CINCO

Hari siguió al infante Sikh a través de los estrechos corredores de la Vajra. A cada paso que daba sentía flaquear sus piernas. Su cabeza estaba repleta de negros pensamientos de los que le era imposible alejarse.

Finalmente alcanzaron el camarote de oficiales, el ritmo de su corazón se aceleró mientras el soldado adhyátmico abría la puerta.

En el interior se hacinaban el Comandante Isvaradeva, el Segundo comandante, y el resto de la oficialía de la Vajra.

Al verlo entrar, el Comandante, que estaba recostado en una litera, se puso en pie y avanzó hacia él.

Hari observó consternado el rostro de Isvaradeva. En aquellos pocos meses el joven Comandante parecía haber envejecido diez años.

—¿Has venido para saborear tu triunfo? ¿Para disfrutar de las consecuencias de tu traición?

Hari bajó los ojos, y durante un momento sintió que sus fuerzas le abandonaban. Las rodillas se le doblaban, y sus piernas a duras penas conseguían seguir sosteniendo su peso.

—Tienes razón, Comandante, soy un traidor. Un traidor mayor de lo que jamás podrías concebir.

Sin darle a Isvaradeva tiempo para reaccionar, Hari introdujo una mano en uno de los pliegues de su hábito, extrajo una larga y afiladísima aguja, y giró sobre sí mismo clavándola en el pecho del atónito guardia Sikh.

El soldado se derrumbó silenciosamente, con el corazón perforado por la mortal aguja, como si no fuera más que un hábito vacío.

Hari se quedó inmóvil, observando al Sikh muerto, y a la brillante aguja que sobresalía de su pecho, como si él hubiera sido un simple testigo, y no el autor, de aquella muerte.

Se volvió hacia Isvaradeva, y alzó una mano suplicante. La mano se cerró en un puño, su rostro se crispó de dolor, y Hari cayó como un roble herido de muerte.

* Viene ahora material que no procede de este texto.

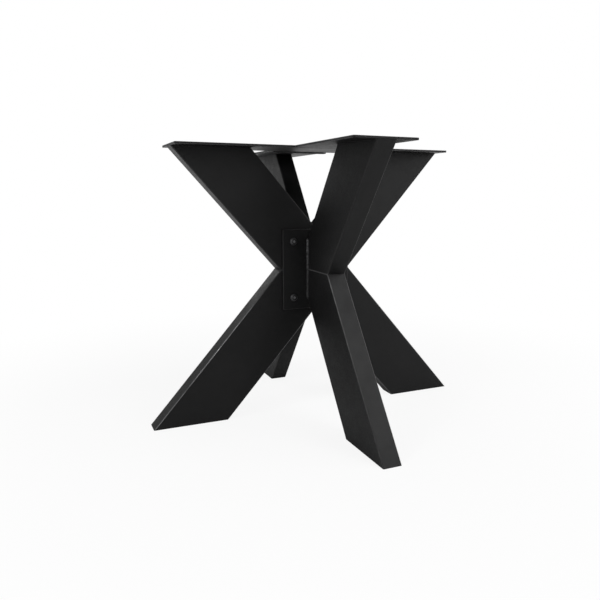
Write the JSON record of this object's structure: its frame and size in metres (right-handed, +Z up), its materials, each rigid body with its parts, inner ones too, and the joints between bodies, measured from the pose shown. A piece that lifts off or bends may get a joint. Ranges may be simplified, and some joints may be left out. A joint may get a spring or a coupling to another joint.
{
  "type": "table base",
  "caption": "Crossed table base of rectangular steel tube: an X-shaped frame, half frames bolted to it, and a flat cross of strips for the top.",
  "frame": {"origin": "on the floor, under the crossing of the frames", "axes": "+Z up; the X-shaped main frame lies along X; the half frames point along -Y (front) and +Y (back)"},
  "size_m": [0.92, 0.92, 0.72],
  "materials": {
    "black_coat": "matt black powder coat with a fine texture",
    "bolt_steel": "blackened steel",
    "sleeve_steel": "plain turned steel"
  },
  "bodies": {
    "root": {"back_arm": "black_coat", "back_bolts": "bolt_steel", "back_flange": "black_coat", "back_leg": "black_coat", "back_top_strip": "black_coat", "back_weld_beads": "black_coat", "foot_plate_back": "black_coat", "foot_plate_front": "black_coat", "foot_plate_left": "black_coat", "foot_plate_right": "black_coat", "front_arm": "black_coat", "front_bolts": "bolt_steel", "front_flange": "black_coat", "front_leg": "black_coat", "front_top_strip": "black_coat", "front_weld_beads": "black_coat", "main_arm_left": "black_coat", "main_arm_right": "black_coat", "main_leg_left": "black_coat", "main_leg_right": "black_coat", "main_top_strip": "black_coat", "threaded_sleeves": "sleeve_steel"}
  },
  "joints": []
}
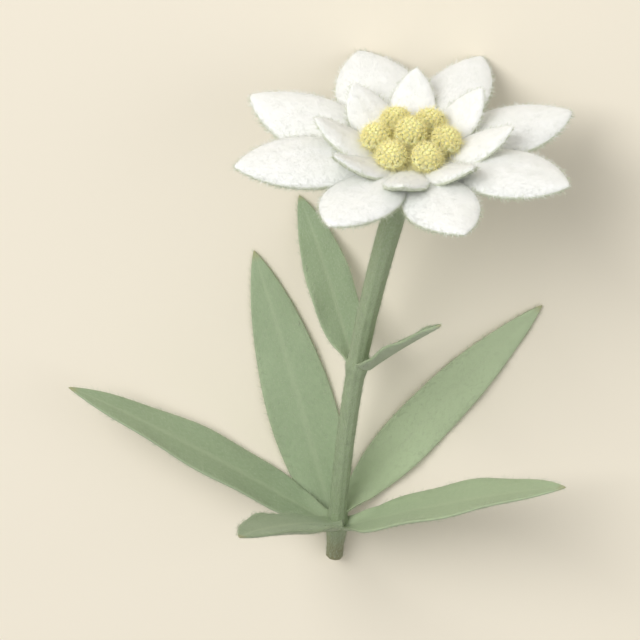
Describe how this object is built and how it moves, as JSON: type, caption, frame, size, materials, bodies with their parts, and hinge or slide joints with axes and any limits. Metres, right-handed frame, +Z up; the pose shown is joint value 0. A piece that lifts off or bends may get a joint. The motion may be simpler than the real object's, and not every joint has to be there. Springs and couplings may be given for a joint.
{
  "type": "edelweiss",
  "caption": "Cut edelweiss lying on its back: a felted white star of bracts round yellow flower heads, on a leafy stem with its rosette of lance-shaped leaves.",
  "frame": {"origin": "on the surface the flower lies on, under the middle of its box", "axes": "+Y from the cut end towards the bloom, within about 10 degrees of the stem seen from above; +Z up off the surface; +X to the right seen from above with the bloom away from the viewer"},
  "size_m": [0.0749, 0.0803, 0.0425],
  "materials": {
    "bract": "matte",
    "head": "matte",
    "leaf": "matte",
    "stem": "matte"
  },
  "bodies": {
    "root": {"stem": "stem", "leaf_basal_1": "leaf", "leaf_basal_2": "leaf", "leaf_basal_3": "leaf", "leaf_basal_4": "leaf", "leaf_basal_5": "leaf", "leaf_stem_1": "leaf", "leaf_stem_2": "leaf", "bracts": "bract", "head_centre": "head", "head_1": "head", "head_2": "head", "head_3": "head", "head_4": "head", "head_5": "head", "head_6": "head"}
  },
  "joints": []
}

Isvaradeva saltó, recogiendo al hermano, y evitando que golpeara su cabeza contra las planchas de acero. Depositó a Hari en el suelo con cuidado, y buscó frenéticamente su pulso.

—¡Rápido, Ajmer, no respira!

El oficial médico se plantó junto a él en un par de saltos, tras reconocer rápidamente a Hari, desabotonó la parte delantera de su túnica, y le aplicó al religioso un vigoroso masaje cardíaco.

—¡Ha sufrido un ataque al corazón…! —dijo, jadeando por el esfuerzo— ¡Rattan…, adrenalina!

El oficial de comunicaciones rebuscó en el botiquín del camarote, hasta encontrar varias ampollas, y una jeringuilla de vidrio. Lo llevó todo junto a Ajmer, que rápidamente inyectó el contenido de una de las ampollas en la corriente sanguínea del religioso.